Stated problem ▸
Your task is to reproduce word for word the lines running from the line containing "What build123d script" to the line containing "on two legs.", inclusive. Nothing else belongs in the answer.

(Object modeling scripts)
::::::::::
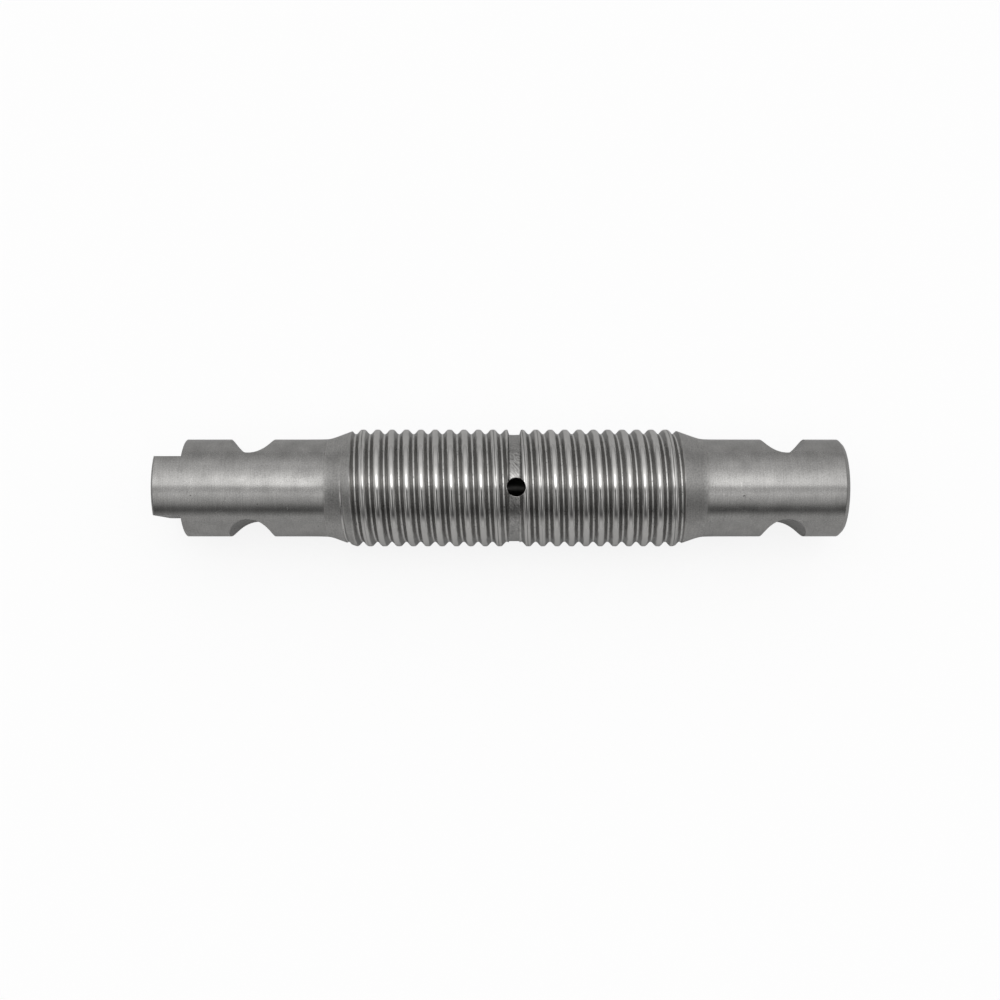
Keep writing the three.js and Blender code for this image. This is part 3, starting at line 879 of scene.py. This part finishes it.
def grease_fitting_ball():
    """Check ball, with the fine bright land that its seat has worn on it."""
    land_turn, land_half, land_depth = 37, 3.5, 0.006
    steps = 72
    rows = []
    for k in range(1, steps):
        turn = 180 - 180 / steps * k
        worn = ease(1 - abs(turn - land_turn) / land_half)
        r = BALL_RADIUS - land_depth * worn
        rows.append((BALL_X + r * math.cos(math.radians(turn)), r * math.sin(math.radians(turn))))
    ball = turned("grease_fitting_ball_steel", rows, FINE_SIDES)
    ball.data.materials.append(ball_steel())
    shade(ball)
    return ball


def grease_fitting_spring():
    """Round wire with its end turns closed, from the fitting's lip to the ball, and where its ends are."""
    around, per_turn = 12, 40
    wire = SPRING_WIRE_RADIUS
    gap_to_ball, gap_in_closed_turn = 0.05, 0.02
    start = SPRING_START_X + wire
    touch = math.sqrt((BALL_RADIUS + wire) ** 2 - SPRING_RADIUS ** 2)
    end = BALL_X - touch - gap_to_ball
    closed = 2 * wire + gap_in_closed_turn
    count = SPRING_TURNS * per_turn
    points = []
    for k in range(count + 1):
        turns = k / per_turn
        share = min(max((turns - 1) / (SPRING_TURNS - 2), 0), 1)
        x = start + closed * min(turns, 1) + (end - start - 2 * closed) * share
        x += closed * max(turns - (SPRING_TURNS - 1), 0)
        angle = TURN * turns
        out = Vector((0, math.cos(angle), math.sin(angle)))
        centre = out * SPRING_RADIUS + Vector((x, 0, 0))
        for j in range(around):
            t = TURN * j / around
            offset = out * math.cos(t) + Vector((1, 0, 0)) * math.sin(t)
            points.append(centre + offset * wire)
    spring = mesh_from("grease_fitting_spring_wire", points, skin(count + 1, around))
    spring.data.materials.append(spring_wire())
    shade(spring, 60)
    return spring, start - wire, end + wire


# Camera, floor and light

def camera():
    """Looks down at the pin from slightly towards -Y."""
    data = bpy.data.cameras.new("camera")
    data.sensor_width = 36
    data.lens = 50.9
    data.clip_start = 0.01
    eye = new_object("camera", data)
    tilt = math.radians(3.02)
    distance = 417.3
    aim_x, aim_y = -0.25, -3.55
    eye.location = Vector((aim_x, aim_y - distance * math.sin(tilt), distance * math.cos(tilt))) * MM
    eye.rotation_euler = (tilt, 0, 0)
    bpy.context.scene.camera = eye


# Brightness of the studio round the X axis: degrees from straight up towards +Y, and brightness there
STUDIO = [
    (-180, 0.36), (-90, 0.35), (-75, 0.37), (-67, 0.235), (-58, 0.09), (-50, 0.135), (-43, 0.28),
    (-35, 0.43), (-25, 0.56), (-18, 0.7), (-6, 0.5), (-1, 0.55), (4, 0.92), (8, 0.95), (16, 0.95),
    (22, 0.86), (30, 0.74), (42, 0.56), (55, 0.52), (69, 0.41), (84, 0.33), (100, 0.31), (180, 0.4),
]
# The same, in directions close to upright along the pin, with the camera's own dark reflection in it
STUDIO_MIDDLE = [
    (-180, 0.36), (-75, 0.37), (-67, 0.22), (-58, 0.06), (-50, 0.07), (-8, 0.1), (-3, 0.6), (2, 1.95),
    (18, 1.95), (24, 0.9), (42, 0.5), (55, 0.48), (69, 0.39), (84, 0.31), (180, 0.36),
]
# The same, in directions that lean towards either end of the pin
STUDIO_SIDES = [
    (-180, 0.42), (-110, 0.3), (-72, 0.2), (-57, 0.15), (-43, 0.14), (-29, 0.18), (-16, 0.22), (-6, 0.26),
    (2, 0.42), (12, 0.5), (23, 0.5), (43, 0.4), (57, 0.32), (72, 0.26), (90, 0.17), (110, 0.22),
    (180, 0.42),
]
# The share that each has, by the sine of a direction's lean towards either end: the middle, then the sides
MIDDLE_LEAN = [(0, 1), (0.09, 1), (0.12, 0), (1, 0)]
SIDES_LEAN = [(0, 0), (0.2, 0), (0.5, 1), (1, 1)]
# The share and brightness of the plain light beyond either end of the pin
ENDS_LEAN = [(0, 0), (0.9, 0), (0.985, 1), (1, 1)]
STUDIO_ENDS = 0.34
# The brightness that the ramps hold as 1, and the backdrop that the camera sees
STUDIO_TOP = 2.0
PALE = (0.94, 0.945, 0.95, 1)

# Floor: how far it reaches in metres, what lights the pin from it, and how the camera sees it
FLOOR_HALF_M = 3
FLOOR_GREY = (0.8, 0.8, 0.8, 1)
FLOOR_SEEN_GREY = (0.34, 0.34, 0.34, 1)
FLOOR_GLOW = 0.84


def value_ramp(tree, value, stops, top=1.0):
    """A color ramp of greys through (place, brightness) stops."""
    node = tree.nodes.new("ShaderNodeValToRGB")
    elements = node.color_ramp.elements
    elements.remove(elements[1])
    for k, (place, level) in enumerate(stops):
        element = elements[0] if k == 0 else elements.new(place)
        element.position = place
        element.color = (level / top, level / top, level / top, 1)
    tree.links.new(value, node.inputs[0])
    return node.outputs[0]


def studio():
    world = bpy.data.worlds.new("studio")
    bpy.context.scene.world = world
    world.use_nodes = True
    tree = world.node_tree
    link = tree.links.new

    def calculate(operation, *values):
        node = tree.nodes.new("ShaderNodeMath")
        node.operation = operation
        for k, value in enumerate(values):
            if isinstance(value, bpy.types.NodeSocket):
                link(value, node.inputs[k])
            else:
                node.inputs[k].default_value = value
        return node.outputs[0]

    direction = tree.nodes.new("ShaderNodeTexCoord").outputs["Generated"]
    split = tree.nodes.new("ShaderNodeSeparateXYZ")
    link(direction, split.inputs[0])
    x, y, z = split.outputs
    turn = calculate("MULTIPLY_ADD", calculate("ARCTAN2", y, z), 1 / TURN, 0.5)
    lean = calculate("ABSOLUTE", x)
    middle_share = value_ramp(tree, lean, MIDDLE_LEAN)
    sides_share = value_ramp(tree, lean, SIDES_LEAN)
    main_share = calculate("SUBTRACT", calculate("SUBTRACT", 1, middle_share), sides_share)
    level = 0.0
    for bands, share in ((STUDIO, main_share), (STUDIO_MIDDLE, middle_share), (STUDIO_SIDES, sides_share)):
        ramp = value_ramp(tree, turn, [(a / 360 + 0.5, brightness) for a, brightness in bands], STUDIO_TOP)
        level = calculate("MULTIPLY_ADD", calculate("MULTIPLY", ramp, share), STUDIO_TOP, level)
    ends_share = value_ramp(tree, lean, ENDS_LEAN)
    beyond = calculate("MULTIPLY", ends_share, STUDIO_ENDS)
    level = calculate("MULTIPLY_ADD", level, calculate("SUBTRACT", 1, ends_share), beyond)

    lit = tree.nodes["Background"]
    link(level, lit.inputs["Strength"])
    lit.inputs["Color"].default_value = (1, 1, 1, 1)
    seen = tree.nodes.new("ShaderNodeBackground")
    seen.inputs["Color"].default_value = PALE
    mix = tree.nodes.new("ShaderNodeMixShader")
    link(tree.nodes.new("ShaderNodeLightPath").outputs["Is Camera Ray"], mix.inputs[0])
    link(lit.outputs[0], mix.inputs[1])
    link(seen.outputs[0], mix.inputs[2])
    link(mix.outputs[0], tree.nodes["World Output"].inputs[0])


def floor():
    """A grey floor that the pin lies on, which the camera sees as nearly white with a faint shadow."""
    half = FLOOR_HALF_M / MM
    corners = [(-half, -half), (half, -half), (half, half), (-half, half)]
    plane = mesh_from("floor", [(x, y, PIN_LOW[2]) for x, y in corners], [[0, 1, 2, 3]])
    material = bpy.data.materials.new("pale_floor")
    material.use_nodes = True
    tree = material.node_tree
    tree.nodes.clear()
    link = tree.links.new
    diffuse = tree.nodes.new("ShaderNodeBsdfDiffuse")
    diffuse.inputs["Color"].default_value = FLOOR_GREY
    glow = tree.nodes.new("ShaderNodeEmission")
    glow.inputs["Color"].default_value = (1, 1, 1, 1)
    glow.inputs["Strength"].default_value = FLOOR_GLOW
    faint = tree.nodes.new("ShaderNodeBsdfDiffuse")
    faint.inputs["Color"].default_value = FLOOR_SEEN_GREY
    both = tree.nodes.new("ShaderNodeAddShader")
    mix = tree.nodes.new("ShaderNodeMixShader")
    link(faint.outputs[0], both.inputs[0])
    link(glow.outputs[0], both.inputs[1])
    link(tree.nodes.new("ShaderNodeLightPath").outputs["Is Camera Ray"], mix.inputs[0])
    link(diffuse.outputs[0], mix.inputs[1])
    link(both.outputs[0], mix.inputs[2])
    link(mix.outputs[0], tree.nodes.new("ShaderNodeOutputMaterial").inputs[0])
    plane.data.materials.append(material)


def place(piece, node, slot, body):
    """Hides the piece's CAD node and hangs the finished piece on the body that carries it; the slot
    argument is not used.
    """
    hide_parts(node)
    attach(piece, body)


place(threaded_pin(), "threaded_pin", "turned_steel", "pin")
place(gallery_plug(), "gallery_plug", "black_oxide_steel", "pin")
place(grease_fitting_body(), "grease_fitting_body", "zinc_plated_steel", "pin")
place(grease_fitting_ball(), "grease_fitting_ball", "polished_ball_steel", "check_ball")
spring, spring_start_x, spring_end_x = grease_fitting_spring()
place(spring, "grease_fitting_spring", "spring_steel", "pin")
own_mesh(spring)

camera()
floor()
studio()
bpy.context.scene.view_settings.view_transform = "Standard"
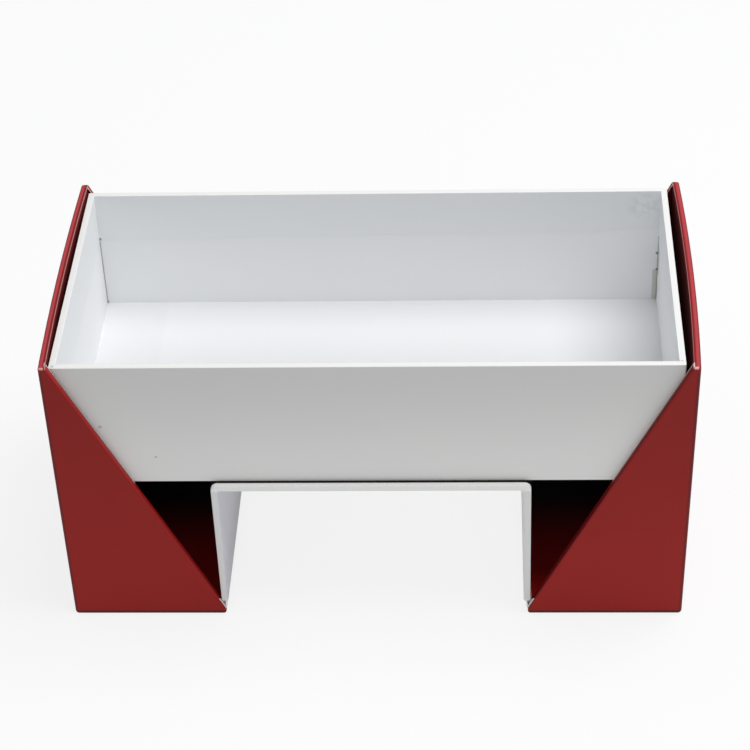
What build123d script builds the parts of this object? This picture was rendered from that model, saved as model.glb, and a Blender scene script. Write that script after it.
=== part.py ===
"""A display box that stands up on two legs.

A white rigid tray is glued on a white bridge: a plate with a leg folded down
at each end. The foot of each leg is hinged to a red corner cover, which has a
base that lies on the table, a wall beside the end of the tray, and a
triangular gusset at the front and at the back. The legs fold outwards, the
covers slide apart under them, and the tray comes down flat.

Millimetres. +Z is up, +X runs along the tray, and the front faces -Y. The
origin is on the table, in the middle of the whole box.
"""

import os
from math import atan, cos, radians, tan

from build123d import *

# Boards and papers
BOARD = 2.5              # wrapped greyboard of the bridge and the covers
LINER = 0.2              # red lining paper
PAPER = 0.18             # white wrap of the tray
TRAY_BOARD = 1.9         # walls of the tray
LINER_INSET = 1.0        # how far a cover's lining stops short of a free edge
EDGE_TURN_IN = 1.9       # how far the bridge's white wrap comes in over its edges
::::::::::
Result of the task ▸
What build123d script builds the parts of this object? This picture was rendered from that model, saved as model.glb, and a Blender scene script. Write that script after it.
=== part.py ===
"""A display box that stands up on two legs.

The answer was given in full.